Last year Marc Staimer published a blog on how NVMe Performance challenges expose CPU chokepoints. In his blog Marc pointed out that NVMe systems will have diminishing marginal performance gains when hardware is added, and storage software consumes more CPU resources. The general industry consensus is that scaling capacity and performance using more NVMe and NVMe-oF just requires more hardware, but the rub is that these systems offer noticeably diminishing returns. Hardware grows much faster than the performance gains.

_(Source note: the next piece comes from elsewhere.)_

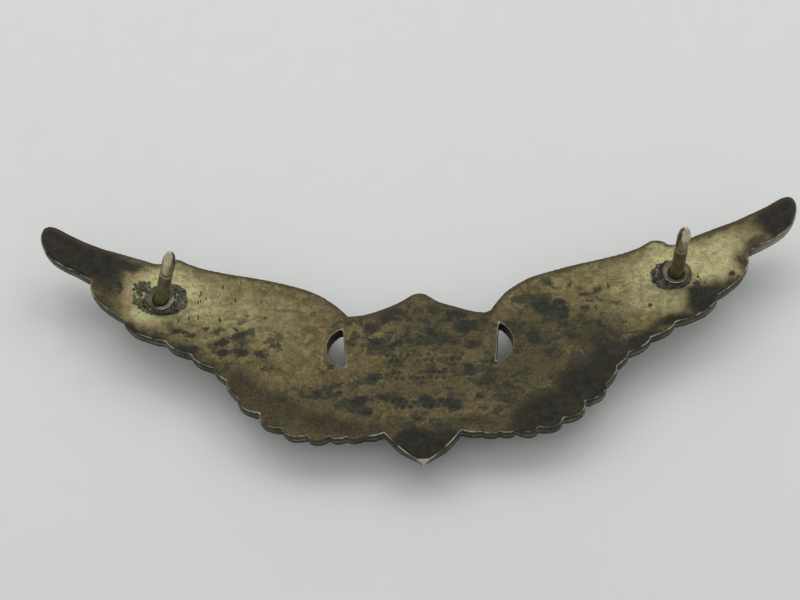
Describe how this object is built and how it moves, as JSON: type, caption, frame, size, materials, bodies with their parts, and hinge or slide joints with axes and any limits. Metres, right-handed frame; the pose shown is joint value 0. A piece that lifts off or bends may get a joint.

According to Marc, the root cause of this NVMe performance challenge isn't hardware. It's storage software that wasn't designed for CPU efficiency, especially under the new demands of NVMe. NVMe solves a lot of the bottlenecks associated with SAS and SATA but solving one bottleneck puts more pressure on other parts of the workflow causing other bottlenecks. Storage controllers have also taken on a lot of new functions in recent years, such as deduplication, compression, snapshots, clones, replication, tiering and error detection and correction, which are as important as performance. And many of these features are CPU intensive. When storage software is consuming CPU cycles, they aren't available for storage I/O to the high-performance SSD drives.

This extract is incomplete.